2. It is quick to do the captures. If I stack, say, 45 frames then the capture of those frames was done in a second and a half. This matter to me because

  • I prefer to work hand-held, for creative reasons, and sometimes I have to work hand-held anyway for scenes that are not tripod-accessible (occasionally working one-handed with arm outstretched), and
  • I live in a breezy location and often have no choice but to work in breezy conditions (plants can change during the course of a day and light can change in seconds; waiting for another day with still air is not a practical option). On a breezy day this means waiting for the subject's movement to slow down enough for a stacking capture to work well enough to be usable. It is much easier to happen upon, say, 2 seconds of calmer air than the much longer period that would be needed for other techniques. The fact that the captures are so fast to do also means that it is practical to have repeated attempts to increase the chance of getting one that works.

3. I can use light and flexible kit with this technique. I generally use a small, light macro lens, but it also works with a longer reach with a small, light telezoom lens. I typically use maximum aperture to maximally blur backgrounds. The maximum aperture is smaller with the telezoom, and so the aperture-based background blur is less, but when using it at the telephoto end, which I do, the background compression is greater, which increases the background blur.

4. The pre-stacking preparations are easy. I simply have to drag the video into Helicon Focus, which automatically extracts the JPEGs and aligns them. I can then delete the frames I don't want to use. From then on the stacking is the same as with any other capture technique.

5. File handling is easier than with other techniques. Instead of having to deal with multiple, possibly several tens of, image files for each capture set, I have a single file to handle for operational and archival storage.

6. I have used the technique with 4K video, but now use 6K video.
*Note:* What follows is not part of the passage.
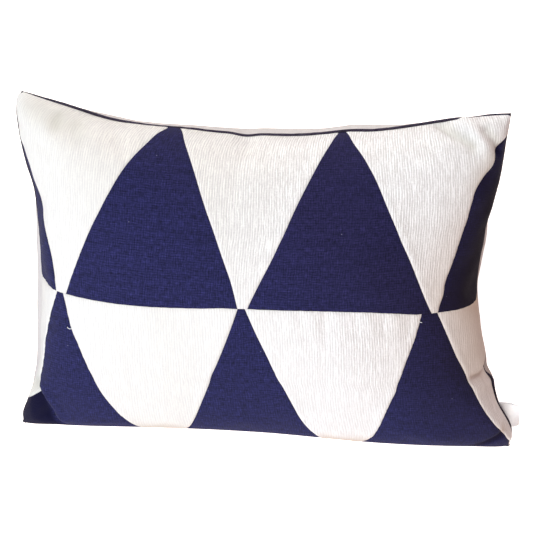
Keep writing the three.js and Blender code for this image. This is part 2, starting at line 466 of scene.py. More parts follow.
def triangulate(panel):
    points = [Vector(p) for p in panel.points]
    found = delaunay_2d_cdt(points, panel.edges, [], 0, 1e-6, False)
    cloth = np.array([tuple(p) for p in found[0]])
    triangles = np.array([f for f in found[2] if len(f) == 3])
    a, b, c = (cloth[triangles[:, k]] for k in range(3))
    area = (b[:, 0] - a[:, 0]) * (c[:, 1] - a[:, 1]) - (b[:, 1] - a[:, 1]) * (c[:, 0] - a[:, 0])
    triangles[area < 0] = triangles[area < 0][:, ::-1]
    return cloth, triangles[np.abs(area) > 1e-4]


def hexField(gap):
    rowGap = gap * math.sqrt(3) / 2
    rows = int(coverForm["height"] / rowGap)
    columns = int(coverForm["width"] / gap)
    return [
        (-halfWidth + (i + (0.5 if j % 2 else 0.0)) * gap, -halfHeight + j * rowGap)
        for j in range(rows + 2)
        for i in range(columns + 2)
    ]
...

This gives 18 megapixel JPEGs to work with (more than the more usual 16 megapixels for a full sensor image from micro four thirds cameras), which is sufficient for my purposes, which is to produce 1300 pixel high images.

7. Image quality seems ok for my purposes (subject to the usual caveats about personal taste, image size, viewing distance, visual acuity, tolerance for flaws and stacking issues, when they arise, and the extent to which they can be resolved sufficiently well to produce a usable end result in an acceptable amount of time).

In case you have not seen examples of this technique before, here are some examples captured in our garden, the first four captured using 6K with a Panasonic G9 and Olympus 60mm macro earlier in the year, the other four captured before that using 4K with a Panasonic G80 and Olympus 60mm macro. The first one in each set of four is a combination of two stacks, the others are single stacks, all of which according to my records appear to have not been retouched using Helicon's retouching facilities (all eight stacks were passed to Lightroom for normal post processing).

#1 32 6K frames stacked

#2 20 6K frames stacked

#3 42 6K frames stacked

#4 28 6K frames stacked

#5 201 4K frames stacked (I think my hands may have been resting on a low wall for this one, rather than working unsupported hand-held as I think all the others were)

#6 40 4K frames stacked

#7 35 4K frames stacked

#8 17 4K frames stacked

I guess you use natural light for your uses, and, of course, constant stidio lights would also work. However, Im curious about the application of flash with this method. Would have to figure out how to sync flash which would be difficult, if not impossible.